Das kann ich immer noch auswendig. Und die gelben Nanking Hosen, die damals Mode waren, sind schon häufiger in meinem Blog aufgetaucht. Ich habe den Text nicht zitiert, weil ich ihn auswendig kann, sondern weil ich auf Büchners Sprache hinweisen will. Die je nach dem Gegenstand anders ist. Im Woyzeck ist es das Hessische des einfachen Mannes, in dieser Komödie klingt Büchner manchmal wie Shakespeare, den er natürlich gelesen hat. Aber wie immer er schreibt, er hat uns etwas zu sagen:

Wer sind denn die, welche diese Ordnung gemacht haben, und die wachen, diese Ordnung zu erhalten?
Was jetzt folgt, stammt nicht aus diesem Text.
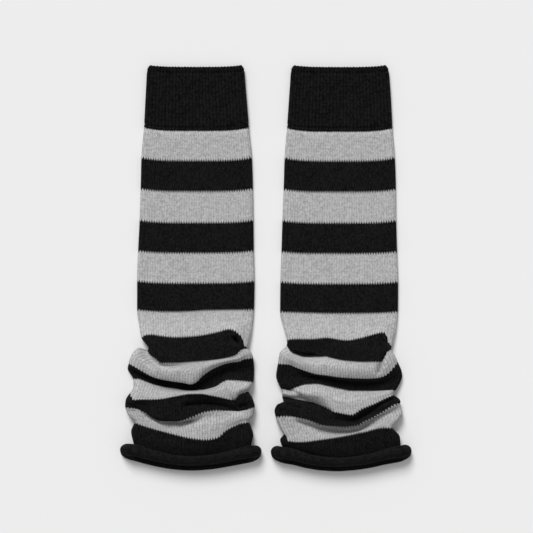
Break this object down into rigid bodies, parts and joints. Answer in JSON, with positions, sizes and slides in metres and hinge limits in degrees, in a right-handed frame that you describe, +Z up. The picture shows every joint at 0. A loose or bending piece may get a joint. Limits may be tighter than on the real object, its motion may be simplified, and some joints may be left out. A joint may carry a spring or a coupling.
{
  "type": "pair of leg warmers",
  "caption": "Striped knitted leg warmers with a ribbed cuff and a rolled hem, lying flat and slouched into folds at the ankle end.",
  "frame": {"origin": "on the surface they lie on, under the middle of the pair", "axes": "+Z up from the surface, +Y along the legs towards the cuffs, +X to the right seen from above with the cuffs away from the viewer"},
  "size_m": [0.2914, 0.4082, 0.0179],
  "materials": {
    "black_rib": "black yarn in a 1 by 1 rib, matt with a faint soft sheen",
    "striped_jersey": "plain jersey in even stripes of heathered grey and black yarn, matt",
    "black_jersey": "black yarn in plain jersey, reverse side out on the curl, matt"
  },
  "bodies": {
    "root": {"left_cuff": "black_rib", "left_leg": "striped_jersey", "left_hem": "black_jersey", "right_cuff": "black_rib", "right_leg": "striped_jersey", "right_hem": "black_jersey"}
  },
  "joints": []
}
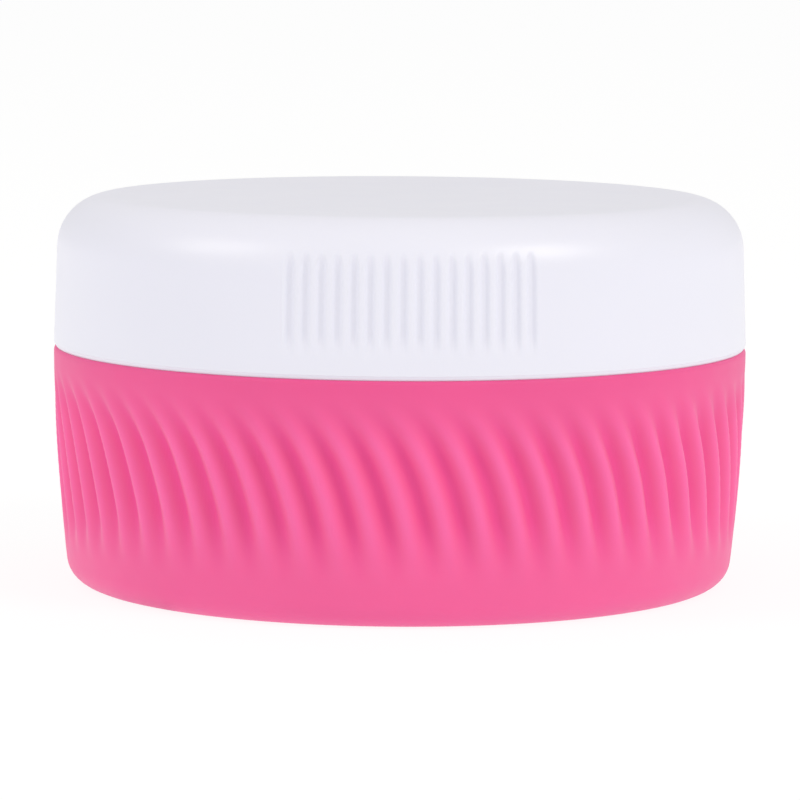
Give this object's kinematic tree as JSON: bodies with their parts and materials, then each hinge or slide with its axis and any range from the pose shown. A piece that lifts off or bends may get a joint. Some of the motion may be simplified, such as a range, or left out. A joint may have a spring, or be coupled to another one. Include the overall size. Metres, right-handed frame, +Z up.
{
  "type": "travel jar",
  "caption": "Low round travel jar: soft silicone cup with leaning grooves, rigid threaded neck, sealing ring and a white screw lid with finger flutes.",
  "frame": {"origin": "centre of the underside, on the surface that the jar stands on", "axes": "+Z up through the lid; -Y towards the pictured front, where one group of finger flutes is; +X to the right of that front"},
  "size_m": [0.053, 0.053, 0.0296],
  "materials": {
    "soft_silicone": "soft matt silicone",
    "neck_plastic": "satin moulded polypropylene",
    "seal_silicone": "smooth translucent silicone",
    "lid_plastic": "satin moulded polypropylene"
  },
  "bodies": {
    "jar": {"silicone_body": "soft_silicone", "neck_ring": "neck_plastic"},
    "seal": {"lid_gasket": "seal_silicone"},
    "lid": {"lid": "lid_plastic"}
  },
  "joints": [
    {"name": "lid_rise", "type": "slide", "parent": "jar", "child": "seal", "axis": [0, 0, 1], "range_m": [0, 0.009]},
    {"name": "lid_turn", "type": "hinge", "parent": "seal", "child": "lid", "pos_m": [0, 0, 0.0236], "axis": [0, 0, 1], "range_deg": [0, 540]}
  ],
  "couplings": [
    {"joint": "lid_rise", "follows": "lid_turn", "m_per_rad": 0.0009549}
  ]
}
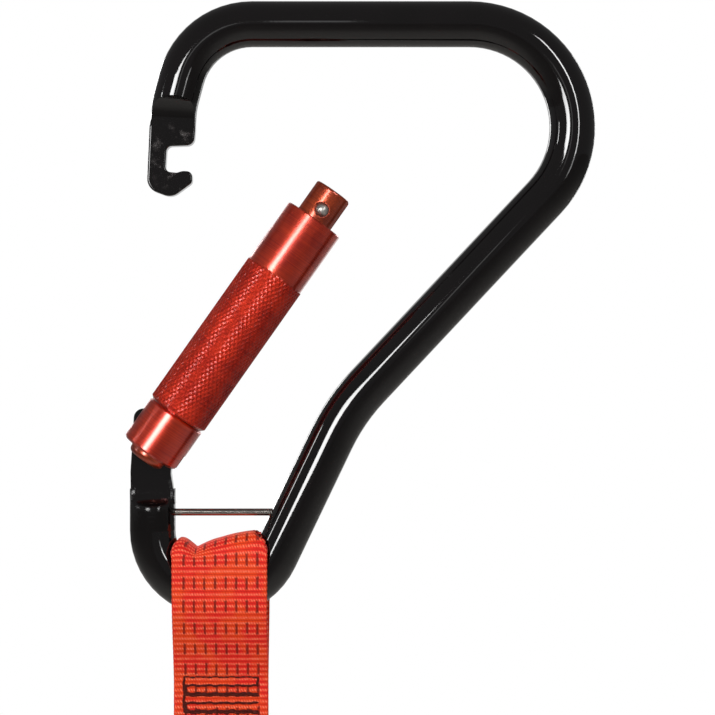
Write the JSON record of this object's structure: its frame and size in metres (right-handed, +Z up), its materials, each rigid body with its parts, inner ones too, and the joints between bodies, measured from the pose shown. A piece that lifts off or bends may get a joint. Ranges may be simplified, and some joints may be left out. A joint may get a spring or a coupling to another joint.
{
  "type": "twist-lock carabiner on a webbing sling",
  "caption": "Large-opening black carabiner with a red knurled twist-lock gate held open, a captive eye pin, and a sewn orange webbing sling.",
  "frame": {"origin": "centre of the large top bend, where the anchor rests", "axes": "XZ is the plane of the carabiner, +Z up with the sling hanging down, +X towards the large bend and away from the gate, +Y towards the back"},
  "size_m": [0.1943, 0.0264, 0.4163],
  "materials": {
    "black_frame": "gloss black anodised forging",
    "red_gate": "red anodised, turned",
    "red_sleeve": "red anodised, turned and knurled",
    "steel_pins": "polished stainless steel",
    "spring_wire": "drawn spring wire",
    "acetal": "turned acetal",
    "webbing": "woven polyester webbing, orange-red with black tracers",
    "thread": "bonded sewing thread, black"
  },
  "bodies": {
    "frame": {"carabiner_frame": "black_frame", "captive_pin": "steel_pins", "webbing_fold": "webbing"},
    "gate": {"gate_barrel": "red_gate", "hinge_pin": "steel_pins", "nose_pin": "steel_pins", "hinge_collar": "red_sleeve", "gate_spring": "spring_wire", "sleeve_spring": "spring_wire"},
    "plunger": {"gate_plunger": "steel_pins"},
    "sleeve": {"lock_sleeve": "red_sleeve", "sleeve_bush": "acetal", "sleeve_guide_pin": "steel_pins"},
    "sling": {"webbing_sling": "webbing", "upper_stitching": "thread", "lower_stitching": "thread"}
  },
  "joints": [
    {"name": "gate_hinge", "type": "hinge", "parent": "frame", "child": "gate", "pos_m": [-0.1313, 0, -0.1333], "axis": [0, -1, 0], "range_deg": [0, 31.66]},
    {"name": "plunger_slide", "type": "slide", "parent": "gate", "child": "plunger", "axis": [0.5759, 0, 0.8175], "range_m": [-0.00271, 0]},
    {"name": "sleeve_twist", "type": "hinge", "parent": "gate", "child": "sleeve", "pos_m": [-0.1313, 0, -0.1333], "axis": [0.5759, 0, 0.8175], "range_deg": [-90, 0]},
    {"name": "sling_swing", "type": "hinge", "parent": "frame", "child": "sling", "pos_m": [-0.1032, 0, -0.1936], "axis": [1, 0, 0], "range_deg": [-60, 60]}
  ],
  "couplings": [
    {"joint": "plunger_slide", "follows": "gate_hinge", "m_per_rad": -0.0048862}
  ]
}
Das ist die Großherzogliche Regierung. Die Regierung wird gebildet von dem Großherzog und seinen obersten Beamten. Die andern Beamten sind Männer, die von der Regierung berufen werden, um jene Ordnung in Kraft zu erhalten. Ihre Anzahl ist Legion: Staatsräthe und Regieru[n]gsräthe, Landräthe und Kreisräthe, Geistliche Räthe und Schulräthe, Finanzräthe und Forsträthe u.s.w. mit allem ihrem Heer von Secretären u.s.w. Das Volk ist ihre Heerde, sie sind seine Hirten, Melker und Schinder; sie haben die Häute der Bauern an, der Raub der Armen ist in ihrem Hause; die Thränen der Wittwen und Waisen sind das Schmalz auf ihren Gesichtern; sie herrschen frei und ermahnen das Volk zur Knechtschaft. Ihnen gebt ihr 6,000,000 fl. Abgaben; sie haben dafür die Mühe, euch zu regieren; d.h. sich von euch füttern zu lassen und euch eure Menschen- und Bürgerrechte zu rauben. Sehet, was die Ernte eures Schweißes ist.

Das reicht doch heute noch, wenn man den Hessischen Landboten ein klein wenig umschreibt, in vielen Ländern der Welt noch für eine Revolution.